One of Leica's 250 GG "Reporter" cameras fitted with a "Leica-Motor MOOEV,” the world’s first 35mm camera motor drive unit, has gone within a whisker of becoming the 14th camera to ever sell for more than US$1 million.
As seems almost mandatory whenever Leitz Photographica holds an auction, the historic model set a new world record auction price on 10 June 2023 when it sold for €900,000 (US$967,410).
In 1936, the Leica Reporter became the first 35mm camera to feature a 1/1,000 second shutter speed, so the logical development of a larger film housing and a motor-drive ensued, with the resultant package capable of shooting four frames a second.
When fitted with a 250-frame cassette housing and the MOOEV electric motor drive, the resulting “GG” model cameras became an important technological advantage for the Luftwaffe (German for “air weapon”) arm of the German military during World War II, and a special compartment was made to house the camera in the Junkers Ju 87 "Stuka" dive bomber for aerial surveillance and to measure the effectiveness of bombing runs.
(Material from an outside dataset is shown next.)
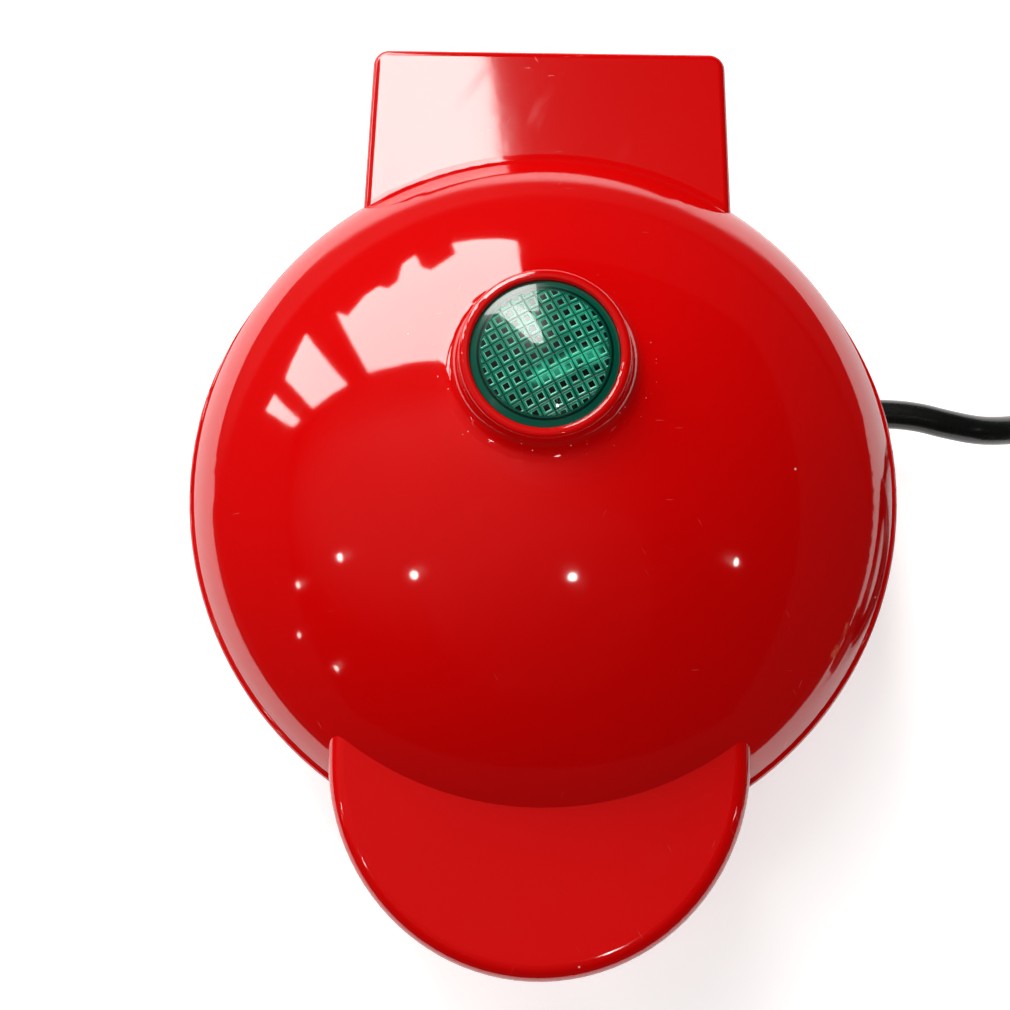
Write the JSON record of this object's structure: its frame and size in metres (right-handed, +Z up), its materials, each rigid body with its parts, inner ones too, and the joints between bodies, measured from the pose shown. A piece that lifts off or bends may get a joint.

The Stuka was the only aircraft that made that distinctive trumpet-like sound as it dived and zeroed in on its target, and it was so effective at inducing fear that it is invariably used in any WW2 movie involving air-to-ground combat. If you were one of the unlucky ones on the ground, you knew that precisely-targeted bombs were incoming, so the sound chilled opposing combatants and civilians alike to the bone.
The distinctive piercing sound and its easily recognizable inverted gull wings, resulted in "Stuka" becoming a household term in Britain, and an enduring and iconic symbol of WW2 for many decades thereafter.
Thanks to the difficulties in manufacturing these technological marvels 85 years ago, only 92 cameras were equipped with an electric motor drive MOOEV and used for aerial reconnaissance, and almost all of them ended up in Stukas.
That's one of the reasons they are now ready to breach the million-dollar mark – rarity.
Though the Stuka was pinpoint accurate in delivering its bombs, and scared the bejesus out of ground-based combatants, it was no match for the Supermarine Spitfire, P-51 Mustang, P-38 Lightning, F6F Hellcat, Hawker Hurricane or almost any of the Allied planes once the war got underway, and its attrition rate was appalling.
It seems those stylish booties that carried the landing gear and the ram air trumpets were not very aerodynamic, making the Stuka unwieldy and slow and too much of a handful in any air-to-air encounter.
Only 16 of the 92 units are thought to have survived the war.
Leitz Photographica's Auctions dominate the camera market
Twice annually, Leica Camera Classics, a subsidiary of Leica Camera, holds what is known as the Leitz Photographica Auction.
Held at Vienna’s Hotel Bristol, it has become the world’s largest vintage camera auction, and over the last two decades the Leitz Photographica Auction is entirely responsible for having elevated the world’s most important cameras into the same realm of collectibility and appreciation of technical excellence … and professional investment … as the art world.
Every single year the auctions have set world records as they have increasingly become a destination event for the cream of the world’s camera collectors and investors, and they have also come to serve as a reference point for the market value of historical cameras.
The auctions aren’t just for Leica cameras either, with a Giroux Daguerréotype from 1839 fetching €732,000 (US$897,578) in 2010, and a Susse Freres Daguerréotype fetching €576,000 (US$774,893) in 2007.
This year the first of the two Leitz Photographica Auctions of historical cameras and vintage camera accessories saw equally extraordinary results and in addition to the Leica 250 GG Reporter and MOOEV Leica-Motor that fetched €900,000 (including buyers premium) after a fierce bidding battle, a Leica M3 black paint "First Batch black dial" sold for €540,000 (US$580,446).
The previous record price for a Leica 250 GG Reporter fitted with a MOOEV Leica-Motor was set almost a decade ago in 2014 when one of the very first units produced (#6 of 92) was sold for €576,000 (US$785,088).
The next Leitz Photographica auction is scheduled to take place in Vienna on 24-25 November, 2023.